The realization doesn’t arrive as disappointment at first. It arrives as precision—an unsettling sense that the language was always doing more work than the outcome.
For a long time, I assumed the lack of clarity was temporary. That the details would sharpen as I moved forward, that understanding came later by design.
But eventually, it became clear that the promise wasn’t unfolding—it was dissolving.
The comfort of broad language
The words were generous on purpose. “Opportunity.” “Growth.” “Worth it.” They sounded reassuring because they could mean anything, and therefore couldn’t be disproven.
Vague promises don’t fail—they simply stretch.
This is a quiet pattern within The Promise vs. The Reality: the more universal the language, the harder it is to notice when it stops applying to your life.

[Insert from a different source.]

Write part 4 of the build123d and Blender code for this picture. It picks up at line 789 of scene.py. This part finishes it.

How ambiguity protects the story
When outcomes aren’t defined, responsibility shifts inward. If things don’t feel right yet, it’s easy to assume you just haven’t reached the right phase.
That assumption can last years, because there’s no clear point where the promise officially expires.

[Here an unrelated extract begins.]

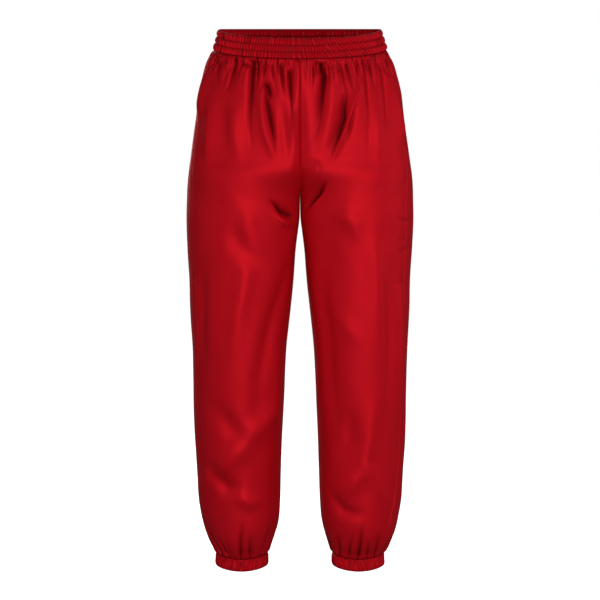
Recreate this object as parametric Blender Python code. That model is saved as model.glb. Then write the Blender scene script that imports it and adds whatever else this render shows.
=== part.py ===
"""Red satin jogger pants, filled out as they hang when worn, in metres with +Z up.

The front faces -Y and the origin is the middle of the waistband, half way up its sides. Lengths are millimetres
until a point is handed to Blender. A place on the cloth is given by its turn, from 0 at the centre-front seam (or
the inseam, below the crotch) round the side to 1 at the centre-back seam, and by its level, the height of the
section that it lies on. Left and right are the wearer's, so the left leg is at +X.
"""

import bpy
import numpy as np

MM = 0.001
SIDES = {"left": 1, "right": -1}

# Driving sizes
BAND_HEIGHT = 38.0
BAND_CHANNELS = 3
BAND_RIBS = 84
BAND_RIB_HEIGHT = 1.5
BAND_CHANNEL_SWELL = 1.3
BAND_WALL = 2.8
WAIST_FRONT_DROP = 17.2
TILT_FADES_AT = -260.0
CROTCH_LEVEL = -342.0
FRONT_CLEFT_LEVEL = -218.0
BACK_CLEFT_LEVEL = -232.0
# The torso's oval has full corners at the hips: its sine and cosine are raised to this power there, and to 1 at the
# waist.
HIP_CORNER = 0.74
HIP_LEVEL = -200.0
CUFF_TOP = -992.0
CUFF_BOTTOM = -1019.0
CUFF_RIBS = 28
CUFF_RIB_HEIGHT = 1.5
CUFF_SWELL = 2.2
CUFF_WALL = 2.6
PANEL_WALL = 1.5
# The share of a rib's height that is left where stitching or an edge holds it down.
STITCHED_RIB_SHARE = 0.35
SEAM_GAP = 0.3
SEAM_TURN = 0.0004

# Mesh fineness
FRONT_COLUMNS = 24
BACK_COLUMNS = 22
LEVELS_ABOVE_CROTCH = 12
LEVELS_BELOW_CROTCH = 11
CUFF_LEVELS = 5

# Sections from waist to ankle: half-width to the side, distance of the inseam from the centre, depth to the front
# and to the back of the section's middle, and how far that middle lies behind the origin.
SECTION_COLUMNS = ("level", "side", "inseam", "front", "back", "middle")
SECTIONS = (
    (19, 155, 0, 99, 102, 0),
    (0, 160.5, 0, 103, 106, 0),
    (-19, 166.5, 0, 107, 111, 0),
    (-33, 173, 0, 111, 116, 1),
    (-50, 180, 0, 113, 121, 1),
    (-67, 184.5, 0, 115, 126, 2),
    (-97, 192, 0, 117, 133, 2),
    (-143, 198, 0, 120, 142, 2),
    (-174, 202, 0, 121, 146, 2),
    (-219, 208, 0, 121, 148, 2),
    (-265, 213.8, 0, 119, 144, 2),
    (-311, 216, 0.2, 117, 134, 3),
    (-342, 217, 1, 116, 127, 4),
    (-365, 216.5, 3.8, 114, 122, 4),
    (-395, 215, 7.6, 112, 117, 3),
    (-456, 211.5, 12.5, 107, 109, 1),
    (-518, 209.8, 19, 102, 103, -2),
    (-579, 206.2, 25.5, 98, 99, -3),
    (-641, 204.3, 29, 95, 98, 0),
    (-703, 204, 31.5, 92, 98, 4),
    (-766, 202.5, 34.5, 89, 97, 8),
    (-828, 199, 36.5, 86, 94, 11),
    (-890, 194.5, 38.5, 82, 90, 13),
    (-922, 189.3, 41, 79, 86, 14),
    (-953, 182.6, 48, 72, 78, 14),
    (-970, 176.8, 53, 65, 69, 14),
    (-982, 171.5, 56.5, 57, 61, 14),
    (-992, 165.5, 59.5, 51, 54, 14),
    (-1019, 164, 61, 50, 53, 14),
)

# Where each side seam runs. It lies a little to the front of the side, and further forward along the pocket's mouth
# on the left hip.
SEAM_COLUMNS = ("level", "left", "right")
SIDE_SEAMS = (
    (-19, 0.368, 0.402),
    (-90, 0.368, 0.408),
    (-150, 0.390, 0.415),
    (-240, 0.402, 0.415),
    (-342, 0.412, 0.415),
    (-640, 0.415, 0.415),
    (-848, 0.410, 0.412),
    (-925, 0.388, 0.405),
    (-992, 0.412, 0.415),
)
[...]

The moment the language stopped working
At some point, the familiar phrases lost their ability to reassure. They still sounded correct, but they no longer translated into lived experience.

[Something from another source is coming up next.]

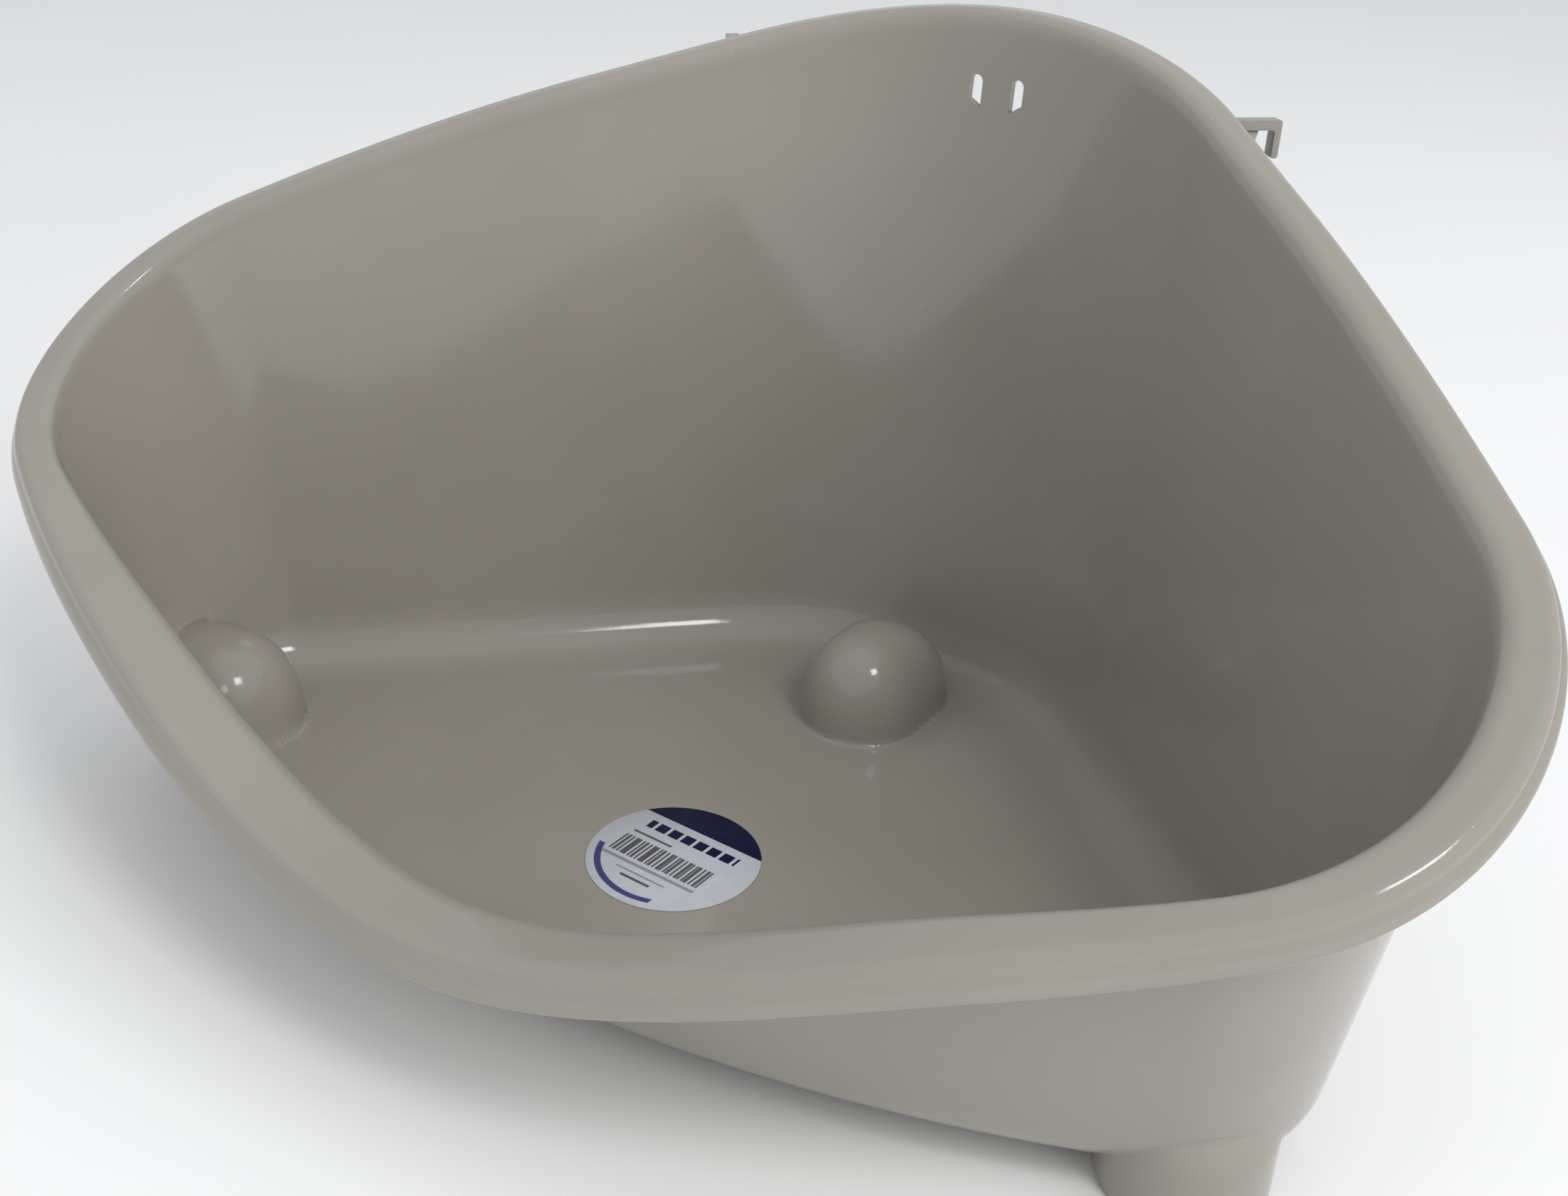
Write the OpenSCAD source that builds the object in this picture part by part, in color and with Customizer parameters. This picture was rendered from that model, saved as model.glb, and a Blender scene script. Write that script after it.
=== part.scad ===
// Corner litter tray: a one-piece moulded tub with a rolled rim, two plug-in wire hooks and a round label.
// Frame: X across the front, +Y towards the tall back corner, +Z up. All sizes in millimetres.

/* [Plan of the rim] */
// From the front lip to the sharp point where the two back walls would meet
apex_depth = 393; // [380:1:405]
// Radius of the bowed front side
front_radius = 420; // [400:5:460]
// Radius of the two side corners
side_corner_radius = 72; // [66:1:78]
// Radius of the tall back corner
back_corner_radius = 138; // [125:1:145]

/* [Rim line] */
// Height of the rim at the back corner
back_height = 260; // [245:1:275]
// Height of the rim where the back corner turns into the wall
wall_height = 230; // [222:1:236]
// Height of the rim at the end of the straight wall
wall_end_height = 187; // [180:1:194]
// Height of the rim at the side corner
side_height = 140; // [134:1:146]
// Height of the rim beside the front dip
shoulder_height = 111; // [106:1:116]
// Height of the front lip at its lowest point
lip_height = 67; // [60:1:74]

/* [Rim section] */
// Width of the rim band along the two back walls
wall_band = 16; // [15:0.5:18]
// Width of the rim band at the middle of the front
front_band = 30; // [26:1:33]
// Depth of the outer skirt along the back walls
wall_skirt = 7; // [6.5:0.5:9]
// Depth of the outer skirt along the front
front_skirt = 11; // [9:0.5:13]
// Radius of the rounded outer edge
crest_radius = 4; // [3:0.5:4.5]

/* [Shell] */
// Wall thickness
wall = 3; // [2.5:0.25:3.5]
// Thickness of the rim band and skirt
rim_wall = 2.5; // [2:0.25:3]
// Height of the floor's underside above the ground
floor_height = 8; // [6:0.5:10]
// Floor thickness
floor_wall = 3.5; // [3:0.25:4]
// Radius of the curve between floor and walls
floor_fillet = 22; // [16:1:26]

/* [Feet and domes] */
// Outer radius of each foot and of the dome above it
dome_radius = 24; // [22:0.5:26]
// Height of the dome above the floor
dome_height = 34; // [30:1:40]

/* [Slots] */
// Width of each slot
slot_width = 4.7; // [4:0.1:6]
// Length of each slot on its outer side
slot_length = 8.5; // [7:0.5:10]
// Distance between the two slots
slot_spacing = 16; // [14:0.5:20]
// Distance of the slots below the rim
slot_drop = 22; // [18:1:26]

/* [Hooks] */
// How far each hook stands out past the skirt
hook_reach = 13.4; // [12.5:0.1:16]
// Thickness of the hook's bar
hook_bar = 3.2; // [2.8:0.1:3.6]
// Thickness of the hook's leg
hook_leg = 2.4; // [2.2:0.1:3]
// Length of the hook's leg, bar included
hook_drop = 12; // [10:0.5:16]
// Width of the hook
hook_width = 4.8; // [4:0.2:6]
// Position of the hooks along the back walls, from the sharp back point
hook_along = 134.5; // [125:0.5:145]

/* [Label] */
// Diameter of the round label
label_diameter = 58; // [50:1:64]
// Thickness of the label
label_thickness = 0.4; // [0.3:0.1:0.6]

/* [Hidden] */

tub_color = [0.62, 0.60, 0.57];
hook_color = [0.56, 0.55, 0.52];
label_color = [0.85, 0.86, 0.87];
root2 = sqrt(2);
clearance = 0.3;

// Floor outline, where the outer wall and the underside would meet without the fillet
floor_apex = apex_depth - 35;
floor_front = 54;
floor_radius = front_radius + 23;
floor_side_radius = side_corner_radius - 31;
floor_back_radius = back_corner_radius - 15;
floor_top = floor_height + floor_wall;

// Inner edge of the rim band
band_apex = apex_depth - root2 * wall_band;
band_radius = 572;
band_side_radius = side_corner_radius - 13;
band_back_radius = back_corner_radius - wall_band;

// Domes: two at the side corners, one at the back corner
side_dome = [184, 111];
back_dome = [0, 251];
dome_places = [[side_dome[0], side_dome[1]], [-side_dome[0], side_dome[1]], back_dome];
foot_round = 1.2;

label_place = [-3.6, 135];

// Depth of the tray's outline, used to centre it on the origin
back_edge = apex_depth - (root2 - 1) * back_corner_radius;
centre_y = back_edge / 2;

// Stations along half of the outline: back corner, wall, side corner, front
n_back = 9;
n_wall = 9;
n_side = 12;
n_front = 12;

function arc(c, r, a0, a1, n) =
    [for (i = [0:n]) let (a = a0 + (a1 - a0) * i / n) c + r * [cos(a), sin(a)]];
function tail(v) = [for (i = [1:len(v) - 1]) v[i]];

// Centre of the circle that touches both a back wall and the front bow
function side_centre(apex, bow, r) =
    let (s = apex - root2 * r, x = ((s - bow) + sqrt(2 * pow(bow - r, 2) - pow(s - bow, 2))) / 2)
    [x, s - x];

// Right half of an outline from the back corner round to the front
function half_outline(apex, front, bow, side_r, back_r) =
    let (
        a = apex - front,
        c = side_centre(a, bow, side_r),
        turn = atan2(c[1] - bow, c[0]),
        back = arc([0, a - root2 * back_r], back_r, 90, 45, n_back),
        side = arc(c, side_r, 45, turn, n_side),
        p = back[n_back],
        q = side[0],
        straight = [for (i = [1:n_wall - 1]) p + (q - p) * i / n_wall],
        bowed = arc([0, bow], bow, turn, -90, n_front)
    )
    [for (v = concat(back, straight, side, tail(bowed))) v + [0, front]];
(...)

The words stayed polished, but they stopped pointing anywhere real.
This recognition often follows moments like when the payoff never actually arrived, when waiting no longer feels temporary but structural.
What becomes visible once belief loosens
When the promise loses specificity, you start to see how much of your effort was carried by interpretation rather than assurance.
It can resemble the early cracks—not a rejection of the system, just a growing awareness that the system was never required to be precise.
The promise didn’t fail—it stayed vague enough that it never had to prove itself.